Indeed, by Blanc and Harris’ account the film features an ample helping of nudity and extreme sexual situations that definitely pushes the envelope.
“I think [Biehn] is trying to tip it to as racy as you can possibly [make it]…and still get fucking ridiculous performances and still be R-rated”, said Blanc. “He’s been pulling out all the stops on this one, and I’m used to him! [Laughs] And I’m getting surprised [at the things he's doing]!”
As for the on-screen violence, the actors indicated it will be raw and realistic without resorting to the over-the-top spewing of blood and entrails typical of more fantastical horror films.
“When there is violence, it’s very violent for a very short period of time”, said Biehn. “Think about like `Taxi Driver’, that’s how I want the movie. Like when you see violence in `Taxi Driver’ – [and] I’m not comparing myself or this movie to `Taxi Driver’ or Martin Scorcese – but in `Taxi Driver’…when the violence happened it happened very violently and for a very short period of time. And that’s kinda what happens here.”
Nevertheless, famed special effects makeup artist Rob Hall and his Almost Human effects company did come in to work on one shot that required a little extra “oomph”.
“We don’t have a special effects [guy]“, said Biehn. “Somebody put up a press thing about Rob [Hall] doing our special effects and stuff, and he worked a shot, he did a shot for us, and he did a great job, and if I had a special effects movie I would hire him in a heartbeat. But [the movie is] not about that, it’s about the performances.” (Though Jennifer did take pains to chime in that Hall nevertheless did come in and lay a “smack-down” on the movie in a big way, in an effect related to Ryan Honey’s character.)
Another possibly intriguing aspect of the film – being shot day-for-night as a nod to Xavier Gens’ Frontiere(s) (Blanc and Biehn are both coming out in Gens’ next film, The Divide) – is the fact that throughout its reportedly flashback-heavy duration the audience will be left unsure as to the true nature of the featured characters.
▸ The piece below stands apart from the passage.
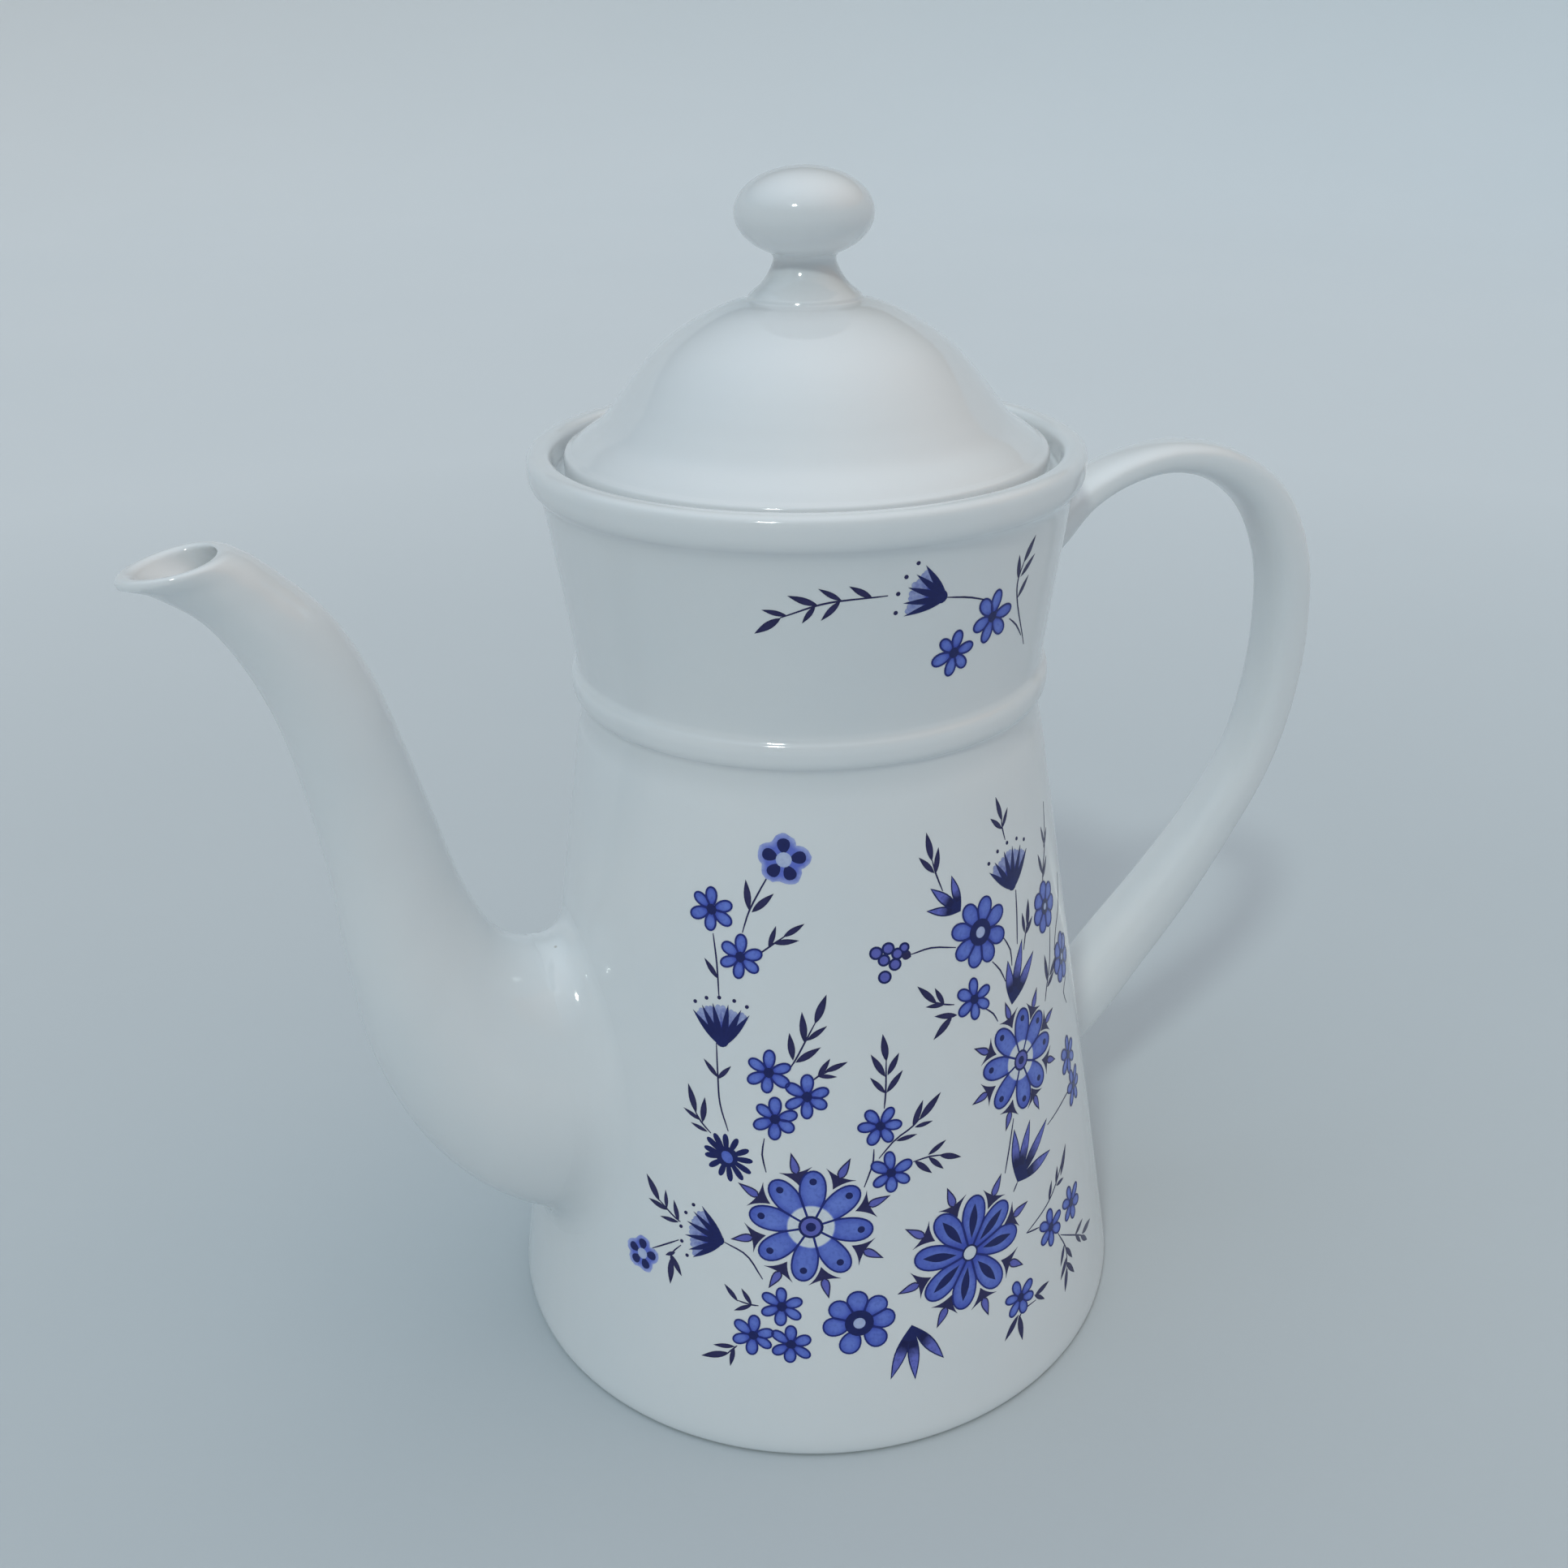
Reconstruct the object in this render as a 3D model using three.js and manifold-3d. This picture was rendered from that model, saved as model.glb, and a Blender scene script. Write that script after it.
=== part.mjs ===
// A tall porcelain coffee pot: slip-cast pot with a luted spout and handle, and a lifting lid.
// Millimetres, +Z up. The origin is the centre of the foot on the pot's own axis.
// +X points to the spout and -X to the handle, which share one vertical plane.
import * as THREE from 'three';
import { LoftGeometry } from 'three/addons/geometries/LoftGeometry.js';
import { mergeVertices } from 'three/addons/utils/BufferGeometryUtils.js';
import Module from 'manifold-3d';

const wasm = await Module();
wasm.setup();

// ---- driving dimensions ----

const JOINT_GAP = 0.3; // between pieces that touch
const ROUND_SEGMENTS = 56; // facets round the pot and the lid
const KNOB_SEGMENTS = 32;
const SMALL_HOLE_FACETS = 12;
const EDGE_ROUND = 0.8; // broken edges of the lid's collar and rim

// pot: foot, straight cone, waist bead, flared neck, lip
const FOOT_RING_INNER_R = 55.2;
const FOOT_RING_OUTER_R = 58.6;
const FOOT_RECESS_R = 54;
const FOOT_RECESS_Z = 2.4;
const BASE_R = 61.4;
const BASE_Z = 3;
const CONE_TOP_R = 42.2;
const CONE_TOP_Z = 120.5;
const GROOVE_R = 41.3;
const GROOVE_LOW_Z = 124;
const GROOVE_HIGH_Z = 128;
const WAIST_BEAD_R = 42.5;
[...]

In other words: who is villain, and who is victim?
“It’s one of those weird things where you’re kind of not sure who the victim is, who the bad guy is, [and] who the good guy is”, said Blanc. “It’s kind of like one of those things where each one of them has major secrets and you’re not really sure, like…who are you rooting for here?”
It’s a great question to hinge a thriller around for sure, but the real answer I was looking for on set that day was more along the lines of: where’s the director? Though I’d been standing close by the shoot for most of the time I was there, I’d seen neither hide nor hair of Mr. Morse. And while it’s true Pona had informed me early on that he wouldn’t be giving interviews, I at least thought I’d see him walking around outside the black cover of video village at least once or twice during my visit (I didn’t). Not that I could blame him, exactly; with a firecracker like Biehn seemingly taking the reins of a film for which I was credited as director, I’d probably choose to remain hidden away too.